/---
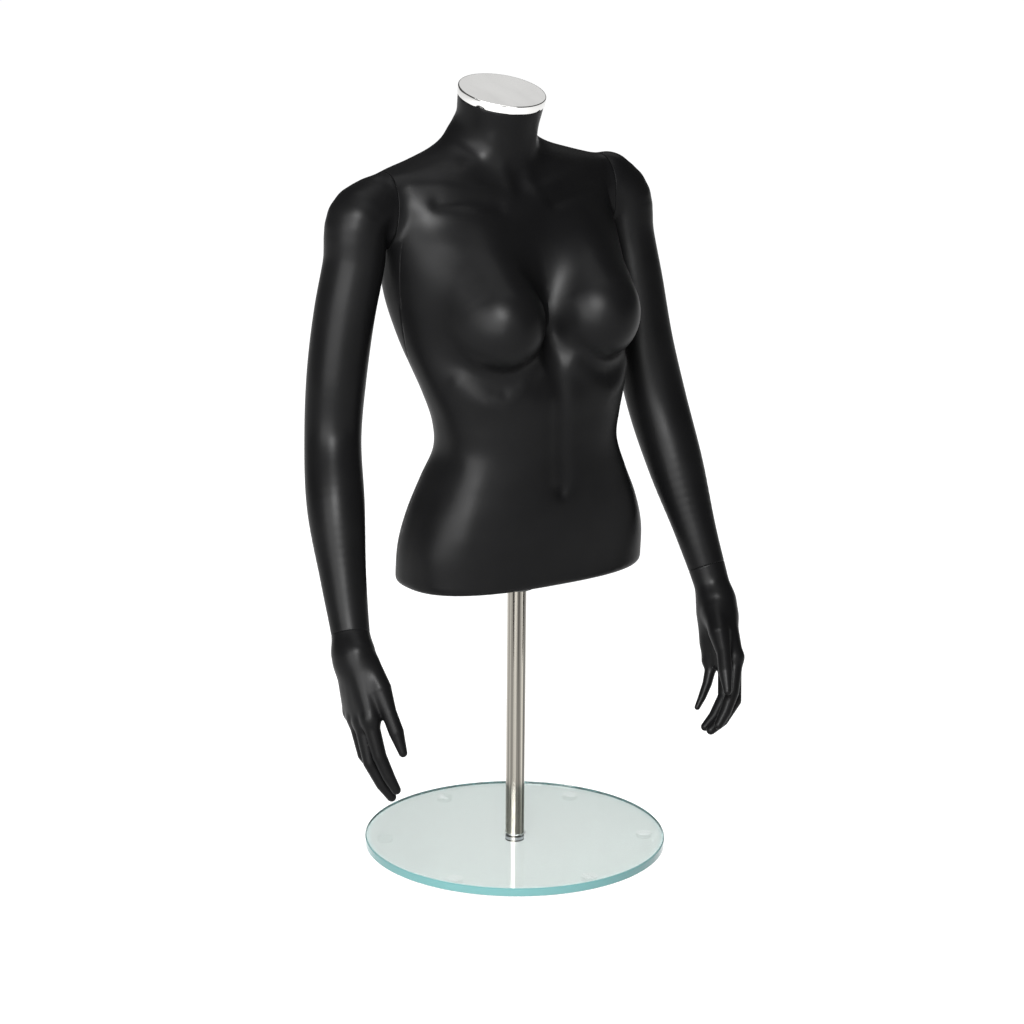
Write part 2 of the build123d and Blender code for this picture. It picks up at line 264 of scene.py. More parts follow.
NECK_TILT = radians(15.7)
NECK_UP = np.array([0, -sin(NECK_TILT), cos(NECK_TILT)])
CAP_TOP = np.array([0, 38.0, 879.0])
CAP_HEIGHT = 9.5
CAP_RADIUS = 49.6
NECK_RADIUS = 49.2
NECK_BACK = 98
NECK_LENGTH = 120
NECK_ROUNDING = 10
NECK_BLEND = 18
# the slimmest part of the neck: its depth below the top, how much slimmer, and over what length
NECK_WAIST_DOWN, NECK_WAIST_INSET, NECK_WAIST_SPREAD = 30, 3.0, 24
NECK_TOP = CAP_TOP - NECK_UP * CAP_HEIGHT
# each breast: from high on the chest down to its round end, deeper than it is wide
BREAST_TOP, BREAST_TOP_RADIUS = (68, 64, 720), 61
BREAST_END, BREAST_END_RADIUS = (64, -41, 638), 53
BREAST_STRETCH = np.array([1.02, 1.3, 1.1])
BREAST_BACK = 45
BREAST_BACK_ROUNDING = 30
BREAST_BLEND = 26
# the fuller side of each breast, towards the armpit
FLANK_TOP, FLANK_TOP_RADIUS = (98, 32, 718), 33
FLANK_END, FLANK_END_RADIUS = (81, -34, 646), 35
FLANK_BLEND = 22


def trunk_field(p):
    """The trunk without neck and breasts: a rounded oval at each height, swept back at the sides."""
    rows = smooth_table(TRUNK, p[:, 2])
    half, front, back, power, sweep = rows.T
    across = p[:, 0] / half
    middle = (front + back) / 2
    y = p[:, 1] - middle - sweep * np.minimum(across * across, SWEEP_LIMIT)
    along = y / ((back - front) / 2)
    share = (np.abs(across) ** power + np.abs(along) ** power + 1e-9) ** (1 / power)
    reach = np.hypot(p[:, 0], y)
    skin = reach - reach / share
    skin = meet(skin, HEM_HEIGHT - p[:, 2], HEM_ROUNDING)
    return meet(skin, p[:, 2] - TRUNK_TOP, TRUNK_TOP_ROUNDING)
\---
/---
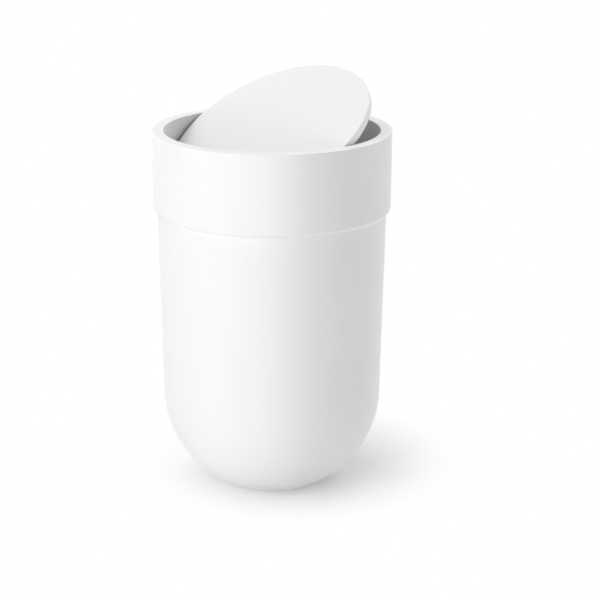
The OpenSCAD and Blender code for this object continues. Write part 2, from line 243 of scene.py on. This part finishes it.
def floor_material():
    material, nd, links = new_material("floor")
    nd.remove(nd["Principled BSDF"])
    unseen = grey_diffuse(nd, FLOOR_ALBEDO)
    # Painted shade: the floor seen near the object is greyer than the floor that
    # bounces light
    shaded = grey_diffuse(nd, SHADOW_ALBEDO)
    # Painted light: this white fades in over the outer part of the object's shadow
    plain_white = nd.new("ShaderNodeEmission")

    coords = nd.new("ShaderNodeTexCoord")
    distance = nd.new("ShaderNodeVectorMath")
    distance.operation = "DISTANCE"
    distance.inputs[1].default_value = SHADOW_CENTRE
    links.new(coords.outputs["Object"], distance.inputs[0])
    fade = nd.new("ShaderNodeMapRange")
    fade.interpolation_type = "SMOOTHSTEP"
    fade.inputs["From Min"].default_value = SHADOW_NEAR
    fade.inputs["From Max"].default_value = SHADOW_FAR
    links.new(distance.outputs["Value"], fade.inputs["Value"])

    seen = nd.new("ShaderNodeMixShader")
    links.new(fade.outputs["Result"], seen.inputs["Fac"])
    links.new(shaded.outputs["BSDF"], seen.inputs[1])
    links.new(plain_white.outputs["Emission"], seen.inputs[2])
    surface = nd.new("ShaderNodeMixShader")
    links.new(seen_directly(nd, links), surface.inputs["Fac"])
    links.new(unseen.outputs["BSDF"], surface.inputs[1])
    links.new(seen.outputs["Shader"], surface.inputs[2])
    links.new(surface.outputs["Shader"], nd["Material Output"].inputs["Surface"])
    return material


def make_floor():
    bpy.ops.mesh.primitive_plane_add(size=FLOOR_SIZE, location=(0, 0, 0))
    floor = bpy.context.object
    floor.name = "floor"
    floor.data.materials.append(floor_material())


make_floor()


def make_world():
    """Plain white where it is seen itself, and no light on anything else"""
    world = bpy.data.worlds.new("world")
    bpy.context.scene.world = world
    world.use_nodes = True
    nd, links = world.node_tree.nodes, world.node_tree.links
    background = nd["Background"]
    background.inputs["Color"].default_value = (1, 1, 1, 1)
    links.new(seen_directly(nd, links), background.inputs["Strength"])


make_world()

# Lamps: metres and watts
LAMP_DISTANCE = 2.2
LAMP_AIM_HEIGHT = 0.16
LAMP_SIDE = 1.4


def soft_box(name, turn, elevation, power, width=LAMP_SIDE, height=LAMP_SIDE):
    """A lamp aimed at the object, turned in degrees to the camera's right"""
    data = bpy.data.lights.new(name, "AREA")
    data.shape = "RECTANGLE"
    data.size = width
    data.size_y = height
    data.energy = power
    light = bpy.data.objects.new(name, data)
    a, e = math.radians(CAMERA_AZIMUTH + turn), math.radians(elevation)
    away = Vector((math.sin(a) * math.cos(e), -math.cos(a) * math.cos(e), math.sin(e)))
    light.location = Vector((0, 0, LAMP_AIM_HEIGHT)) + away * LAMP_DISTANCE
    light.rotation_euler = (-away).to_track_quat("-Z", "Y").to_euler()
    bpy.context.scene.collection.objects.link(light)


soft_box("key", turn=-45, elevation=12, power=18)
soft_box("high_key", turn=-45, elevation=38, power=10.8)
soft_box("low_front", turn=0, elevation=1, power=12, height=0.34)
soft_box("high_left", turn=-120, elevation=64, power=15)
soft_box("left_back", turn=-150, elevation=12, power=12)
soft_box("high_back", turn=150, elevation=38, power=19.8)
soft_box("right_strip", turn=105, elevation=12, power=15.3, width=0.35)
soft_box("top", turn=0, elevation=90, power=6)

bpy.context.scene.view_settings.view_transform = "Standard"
\---
/---
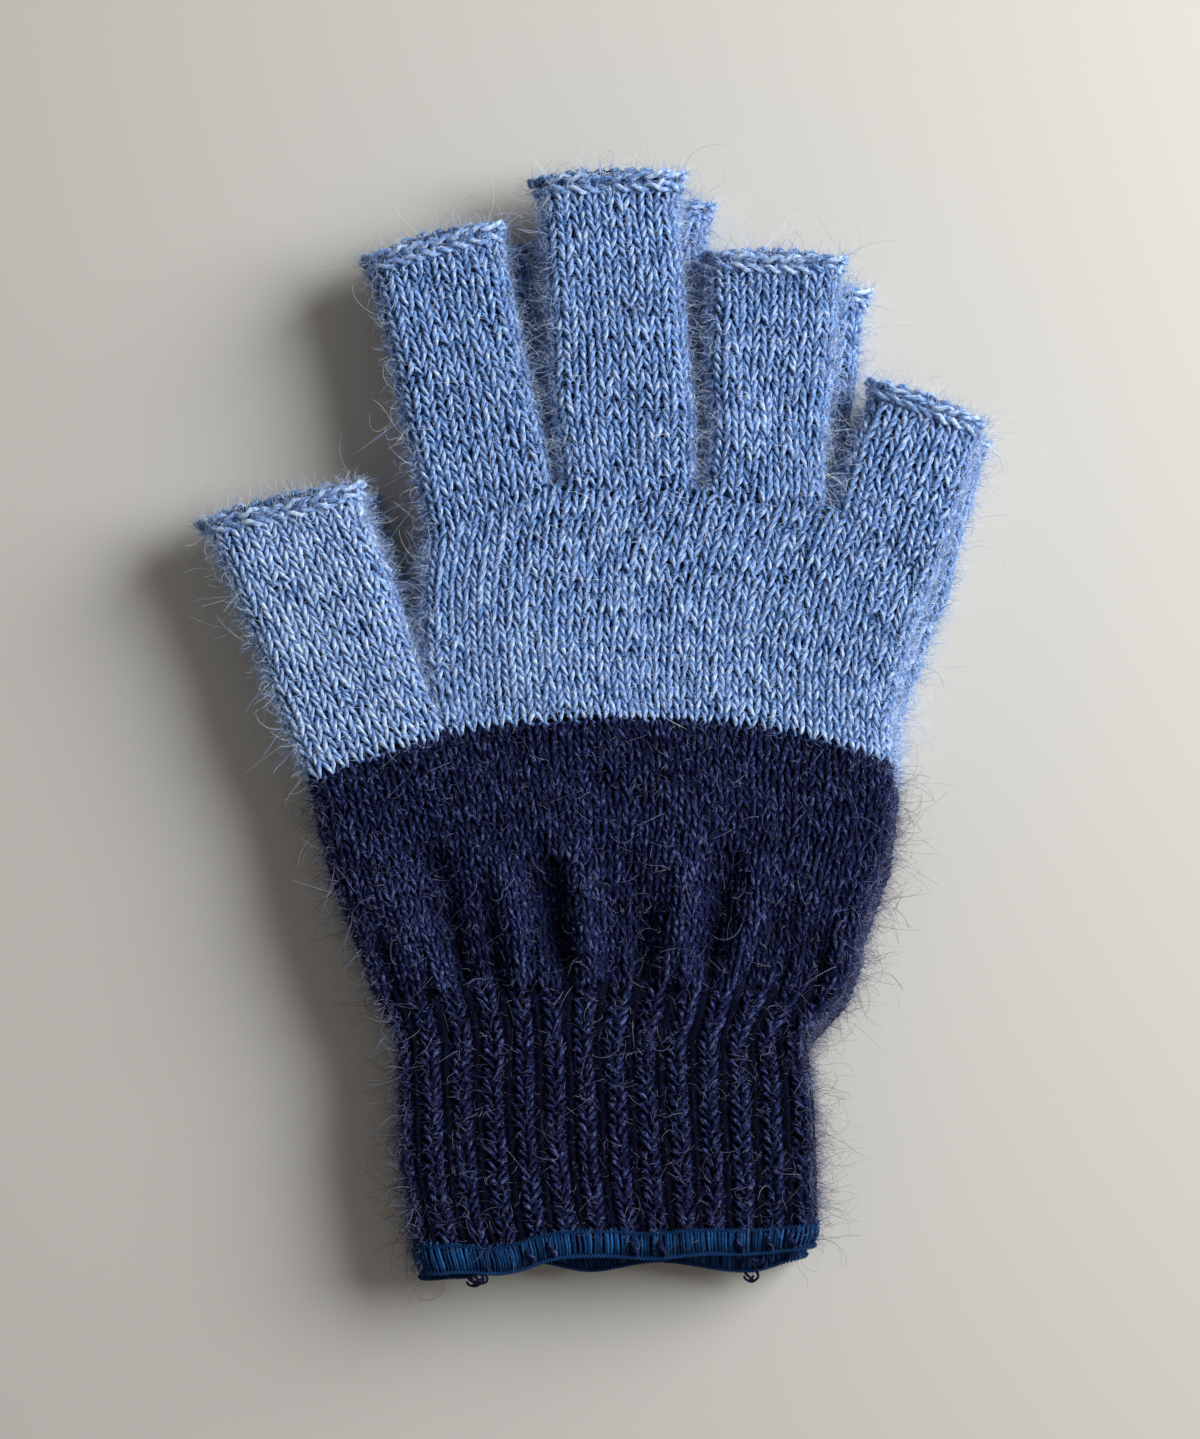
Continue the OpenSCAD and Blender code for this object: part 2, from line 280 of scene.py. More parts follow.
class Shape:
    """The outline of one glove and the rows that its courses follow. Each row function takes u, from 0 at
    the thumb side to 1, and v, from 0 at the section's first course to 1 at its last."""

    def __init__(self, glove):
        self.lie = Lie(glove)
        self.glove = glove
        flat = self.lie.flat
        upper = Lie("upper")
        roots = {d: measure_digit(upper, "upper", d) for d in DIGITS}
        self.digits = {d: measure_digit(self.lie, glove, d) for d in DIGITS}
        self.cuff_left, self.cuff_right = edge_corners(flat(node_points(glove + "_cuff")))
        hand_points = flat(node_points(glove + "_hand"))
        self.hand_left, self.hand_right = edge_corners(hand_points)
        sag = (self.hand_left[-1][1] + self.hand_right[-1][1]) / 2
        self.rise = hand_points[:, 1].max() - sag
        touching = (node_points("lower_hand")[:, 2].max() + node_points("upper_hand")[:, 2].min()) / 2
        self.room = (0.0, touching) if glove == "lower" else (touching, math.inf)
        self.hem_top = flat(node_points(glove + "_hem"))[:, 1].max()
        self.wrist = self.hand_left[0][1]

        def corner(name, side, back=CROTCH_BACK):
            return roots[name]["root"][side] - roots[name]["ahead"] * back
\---
■ Short problem
Your task is to reproduce exactly the lines beginning at the line containing "Write part 2 of" and ending at the line containing "return meet(skin, p[:, 2]", inclusive.

■ Problem solution
Write part 2 of the build123d and Blender code for this picture. It picks up at line 264 of scene.py. More parts follow.
NECK_TILT = radians(15.7)
NECK_UP = np.array([0, -sin(NECK_TILT), cos(NECK_TILT)])
CAP_TOP = np.array([0, 38.0, 879.0])
CAP_HEIGHT = 9.5
CAP_RADIUS = 49.6
NECK_RADIUS = 49.2
NECK_BACK = 98
NECK_LENGTH = 120
NECK_ROUNDING = 10
NECK_BLEND = 18
# the slimmest part of the neck: its depth below the top, how much slimmer, and over what length
NECK_WAIST_DOWN, NECK_WAIST_INSET, NECK_WAIST_SPREAD = 30, 3.0, 24
NECK_TOP = CAP_TOP - NECK_UP * CAP_HEIGHT
# each breast: from high on the chest down to its round end, deeper than it is wide
BREAST_TOP, BREAST_TOP_RADIUS = (68, 64, 720), 61
BREAST_END, BREAST_END_RADIUS = (64, -41, 638), 53
BREAST_STRETCH = np.array([1.02, 1.3, 1.1])
BREAST_BACK = 45
BREAST_BACK_ROUNDING = 30
BREAST_BLEND = 26
# the fuller side of each breast, towards the armpit
FLANK_TOP, FLANK_TOP_RADIUS = (98, 32, 718), 33
FLANK_END, FLANK_END_RADIUS = (81, -34, 646), 35
FLANK_BLEND = 22


def trunk_field(p):
    """The trunk without neck and breasts: a rounded oval at each height, swept back at the sides."""
    rows = smooth_table(TRUNK, p[:, 2])
    half, front, back, power, sweep = rows.T
    across = p[:, 0] / half
    middle = (front + back) / 2
    y = p[:, 1] - middle - sweep * np.minimum(across * across, SWEEP_LIMIT)
    along = y / ((back - front) / 2)
    share = (np.abs(across) ** power + np.abs(along) ** power + 1e-9) ** (1 / power)
    reach = np.hypot(p[:, 0], y)
    skin = reach - reach / share
    skin = meet(skin, HEM_HEIGHT - p[:, 2], HEM_ROUNDING)
    return meet(skin, p[:, 2] - TRUNK_TOP, TRUNK_TOP_ROUNDING)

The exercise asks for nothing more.